GOAL:
Give the data below again, word for word.

SOURCE MATERIAL:
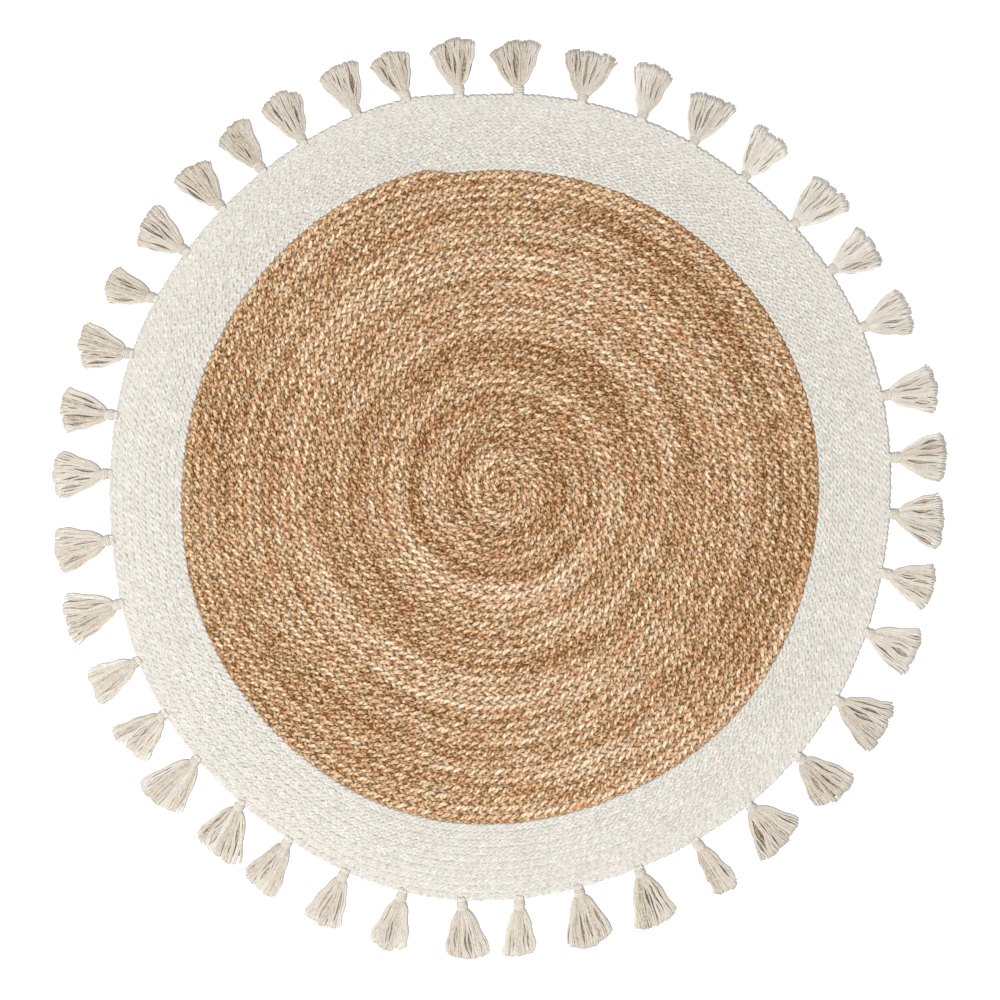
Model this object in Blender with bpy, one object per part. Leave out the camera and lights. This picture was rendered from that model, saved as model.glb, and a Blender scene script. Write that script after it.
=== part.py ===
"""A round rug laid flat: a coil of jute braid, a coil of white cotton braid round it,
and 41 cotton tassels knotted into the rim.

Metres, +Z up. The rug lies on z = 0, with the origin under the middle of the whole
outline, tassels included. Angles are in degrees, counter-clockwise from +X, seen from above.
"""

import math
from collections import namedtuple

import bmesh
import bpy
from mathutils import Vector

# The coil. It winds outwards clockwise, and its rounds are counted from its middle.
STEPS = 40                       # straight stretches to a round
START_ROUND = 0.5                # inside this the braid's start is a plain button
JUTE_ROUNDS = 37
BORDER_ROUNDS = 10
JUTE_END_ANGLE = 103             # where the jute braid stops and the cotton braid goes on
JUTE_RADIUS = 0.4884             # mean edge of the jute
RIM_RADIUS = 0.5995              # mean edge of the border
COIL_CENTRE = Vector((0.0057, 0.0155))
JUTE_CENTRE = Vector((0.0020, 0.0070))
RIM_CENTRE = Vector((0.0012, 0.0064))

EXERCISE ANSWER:
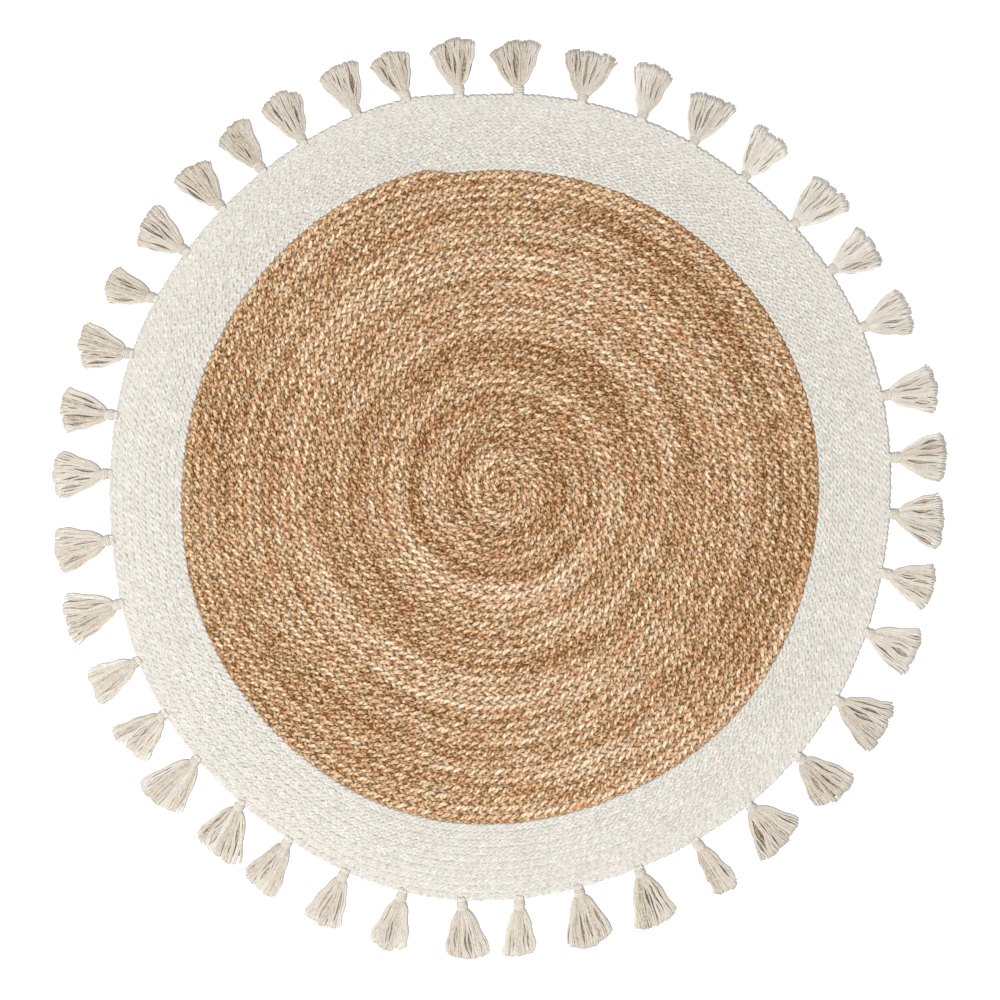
Model this object in Blender with bpy, one object per part. Leave out the camera and lights. This picture was rendered from that model, saved as model.glb, and a Blender scene script. Write that script after it.
=== part.py ===
"""A round rug laid flat: a coil of jute braid, a coil of white cotton braid round it,
and 41 cotton tassels knotted into the rim.

Metres, +Z up. The rug lies on z = 0, with the origin under the middle of the whole
outline, tassels included. Angles are in degrees, counter-clockwise from +X, seen from above.
"""

import math
from collections import namedtuple

import bmesh
import bpy
from mathutils import Vector

# The coil. It winds outwards clockwise, and its rounds are counted from its middle.
STEPS = 40                       # straight stretches to a round
START_ROUND = 0.5                # inside this the braid's start is a plain button
JUTE_ROUNDS = 37
BORDER_ROUNDS = 10
JUTE_END_ANGLE = 103             # where the jute braid stops and the cotton braid goes on
JUTE_RADIUS = 0.4884             # mean edge of the jute
RIM_RADIUS = 0.5995              # mean edge of the border
COIL_CENTRE = Vector((0.0057, 0.0155))
JUTE_CENTRE = Vector((0.0020, 0.0070))
RIM_CENTRE = Vector((0.0012, 0.0064))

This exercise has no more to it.